[Start of Supplied data]

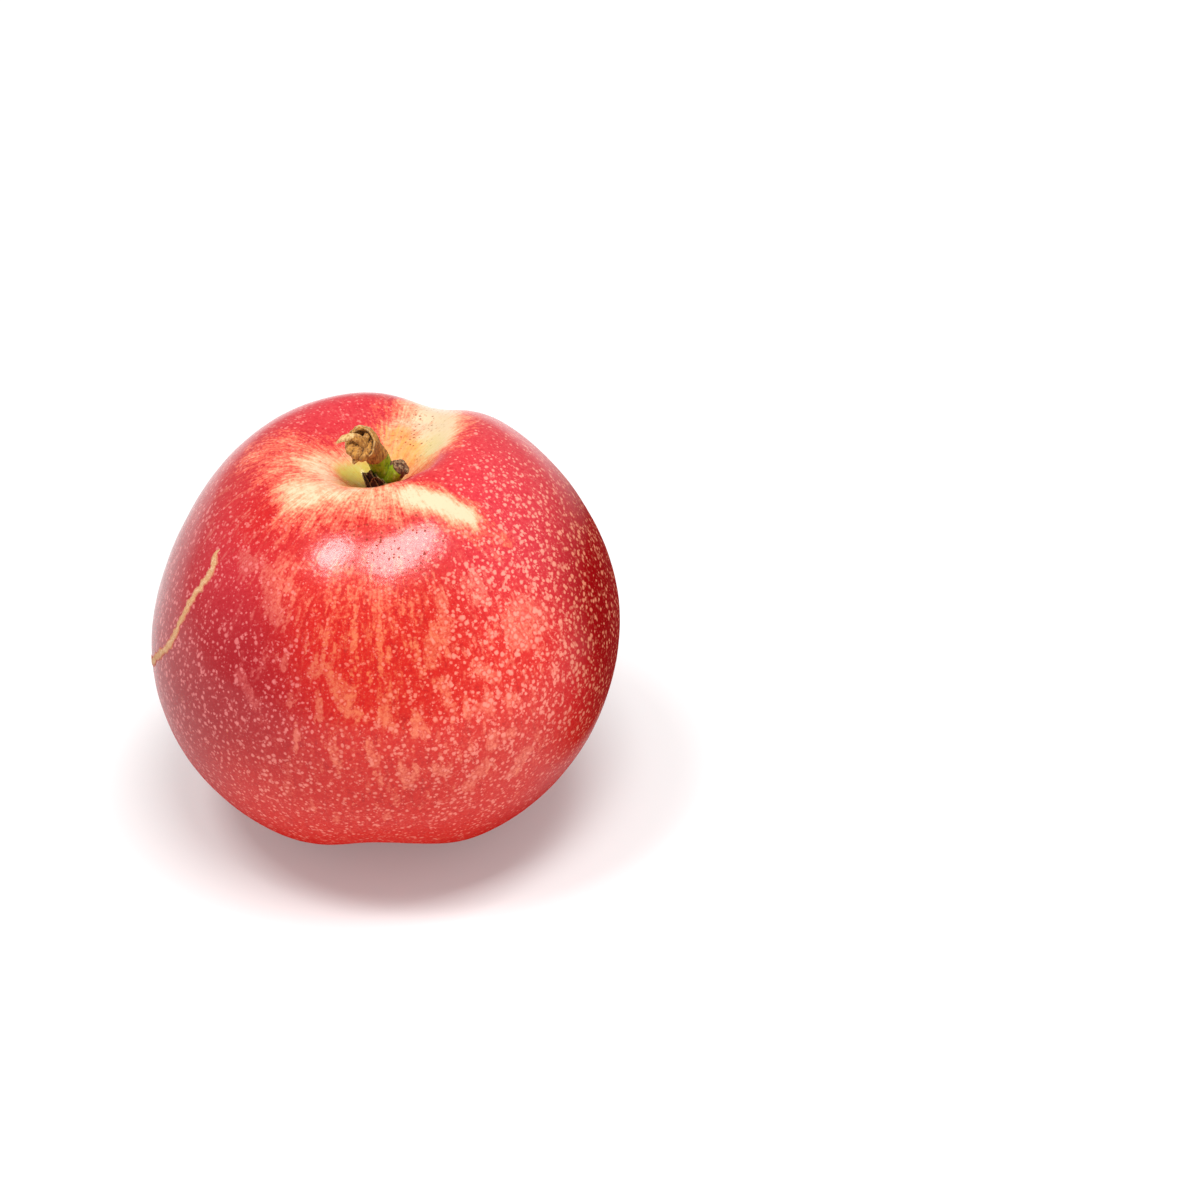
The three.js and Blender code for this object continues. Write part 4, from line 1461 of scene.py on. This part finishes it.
@dataclass
class Stem:
    """The green stalk with its torn, dried end, the stub of a side shoot and a loose fibre. Sizes in mm."""

    stalk: Limb = Limb(
        points=(
            (0.4, 0.3, 51.5),
            (0.4, 0.3, 53.0),
            (0.4, 0.2, 55.2),
            (0.1, -0.2, 57.6),
            (-0.6, -0.8, 59.7),
            (-1.3, -1.4, 61.4),
        ),
        radii=(1.0, 1.5, 1.65, 1.6, 1.58, 1.6),
        ribs=0.09,
        seed=1,
    )
    torn_end: Limb = Limb(
        points=((-1.1, -0.9, 60.9), (-1.7, -1.6, 61.8), (-2.2, -2.5, 62.6), (-2.6, -3.3, 63.2)),
        radii=(1.6, 2.05, 2.35, 2.25),
        tissue=Tissue.TORN,
        hollow=1.3,
        ragged=0.45,
        ribs=0.14,
        seed=2,
    )
    side_stub: Limb = Limb(
        points=((0.4, -0.1, 55.0), (1.5, -0.5, 56.3), (2.3, -0.8, 57.3), (2.9, -1.0, 58.0)),
        radii=(1.3, 1.45, 1.35, 0.95),
        ribs=0.06,
        seed=3,
    )
    claw: Limb = Limb(
        points=(
            (-1.7, -3.5, 62.4),
            (-2.1, -3.6, 63.5),
            (-2.9, -3.7, 64.3),
            (-3.9, -3.5, 64.3),
            (-4.9, -3.4, 63.9),
            (-5.7, -3.4, 63.3),
        ),
        radii=(0.7, 0.66, 0.58, 0.5, 0.38, 0.16),
        tissue=Tissue.FIBRE,
        ribs=0.07,
        flat=0.8,
        seed=4,
    )
    wood: tuple[Limb, ...] = splinters(
        5,
        (
            (((-1.3, -2.7, 62.8), (-1.7, -3.9, 62.0), (-2.6, -4.6, 61.4)), (0.7, 0.9, 0.55), Tissue.TORN),
            (((-2.4, -3.2, 62.7), (-2.9, -4.1, 62.1), (-3.4, -4.5, 61.5)), (0.7, 0.9, 0.5), Tissue.TORN),
            (((-3.1, -3.1, 63.0), (-3.7, -3.8, 62.5), (-3.9, -4.1, 61.9)), (0.6, 0.75, 0.45), Tissue.TORN),
            (((-1.4, -2.1, 64.0), (-1.8, -3.1, 63.5), (-2.2, -3.6, 62.8)), (0.4, 0.5, 0.4), Tissue.TORN),
            (((-1.1, -2.0, 63.9), (-0.9, -2.8, 63.0), (-1.2, -3.7, 62.1)), (0.35, 0.4, 0.35), Tissue.BARK),
            (((-3.6, -2.2, 64.2), (-2.6, -1.8, 64.7), (-1.4, -1.9, 64.4)), (0.3, 0.4, 0.35), Tissue.BARK),
            (((-2.9, -4.2, 61.5), (-3.2, -4.5, 61.1), (-3.4, -4.5, 60.7)), (0.5, 0.4, 0.2), Tissue.BARK),
        ),
    )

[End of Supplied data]

All lines from the beginning of the material above through the one with "green stalk with" need to be returned exactly; please return those and only those.

Right answer.
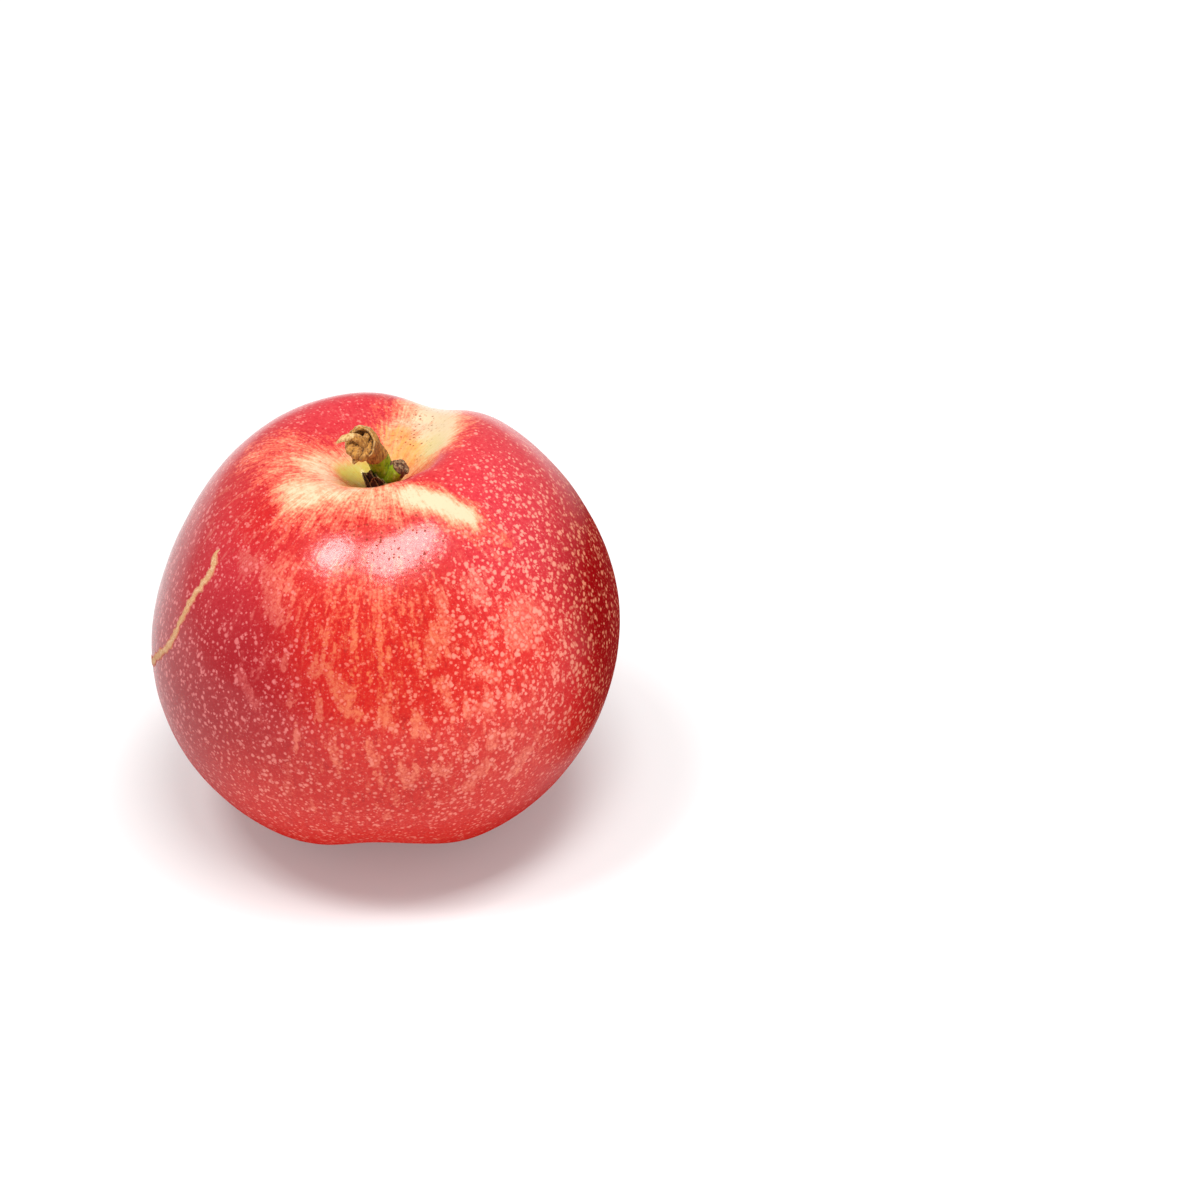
The three.js and Blender code for this object continues. Write part 4, from line 1461 of scene.py on. This part finishes it.
@dataclass
class Stem:
    """The green stalk with its torn, dried end, the stub of a side shoot and a loose fibre. Sizes in mm."""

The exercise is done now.